Records show that the administrative building had been scheduled to be paid off in 2001, but a tight athletic department budget and a favorable borrowing arrangement with the Iowa State Foundation, in terms of better interest rates, prompted officials to refinance the remaining $900,000 debt.
Foundation officials provided the loan through the foundation's building pool fund, according to records.
Cyclone boosters contributed more than $9 million to the Jacobson project - $3 million more than originally anticipated - but that wasn't not enough to cover a project that grew to $11.8 million after initially projected to cost $8 million, records show.
Bruce Van De Velde, former Iowa State athletic director, said the refinancing agreement extended the athletic department's obligations until 2009, but also gave the department some necessary breathing space during challenging financial times.
In 2001, Iowa State dropped three men's sports - swimming, diving and baseball - because of a projected $1.4 million budget deficit.
"We just didn't have $900,000 in our budget to pay off the building," Van De Velde said. "It just made financial sense to extend it and make sure we had some breathing space on our day-to-day spending."
Pollard says it's time for 'dramatic' work
The Iowa State athletic department's challenge, Pollard said, is like the one faced by former president James Hilton in the late 1960s when Iowa State built Hilton Coliseum for basketball, as well as the football stadium, which now seats 50,000 fans.
"Dr. Hilton knew something dramatic had to be done then, just like I know something has be done now," Pollard said.
A Register review of facility projects at Big 12 Conference universities shows that Iowa State's football stadium and basketball arena have had the least amount of expansion and renovation among conference members over the past 10 years.
Pollard's plan calls for construction of an additional 24 luxury suites and new club seating at the football stadium, as well as eventual "bowling" of the south end zone. Total cost of those two football projects is $35 million, but the suite and club-seating project, which would cost $10 million, is the first priority.

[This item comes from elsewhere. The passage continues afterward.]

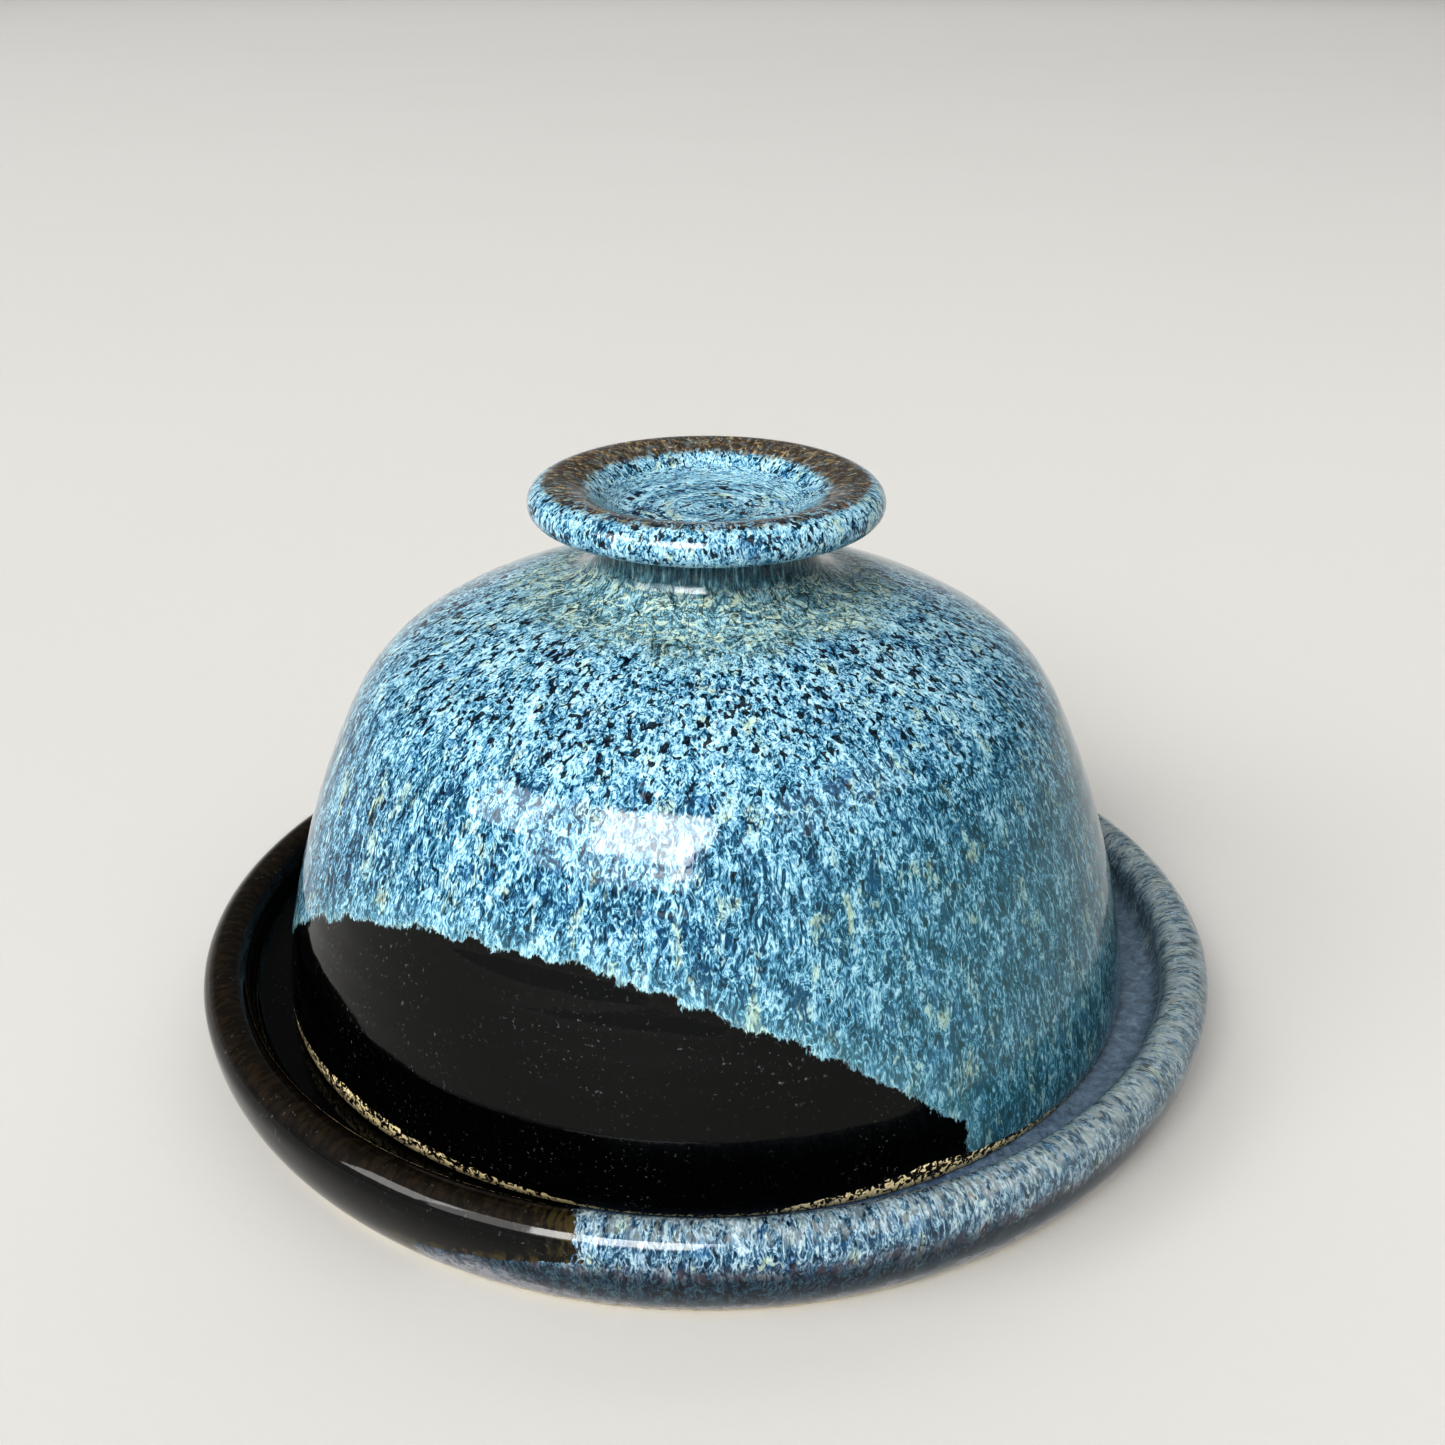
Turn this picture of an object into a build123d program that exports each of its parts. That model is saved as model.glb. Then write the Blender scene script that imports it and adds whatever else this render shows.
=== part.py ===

Pollard also has proposed two major upgrades at Hilton Coliseum: construction of separate practice facilities for men's and women's basketball and volleyball, along with suites within Hilton and expansion of the coliseum's concourse at a cost of $60 million.
To pay for it, suite and club seat holders will be expected to provide about $2 million annually for 25 years and big contributors will need provide $1 million annually for the same length of time.
Pollard said he is willing to sell the naming rights to any new or existing athletic facility, except for those bearing names already.
Urick, the former Iowa State athletic director, said the facilities project is overdue.
"To have any vision other than what's proposed would be shortsighted," said Urick, who retired in 2001 after nearly nine years as Kansas State's athletic director. "I applaud Jamie for doing it. It is absolutely necessary and the quicker his constituencies realize this, the better off they are going to be for the long term."
Pollard looks ahead with more excitement than apprehension.
"It is ambitious and we all understand that," Pollard said. "But I don't look at as a risky proposition, but instead something we have to do to stay competitive in the Big 12 and that we are capable of getting done."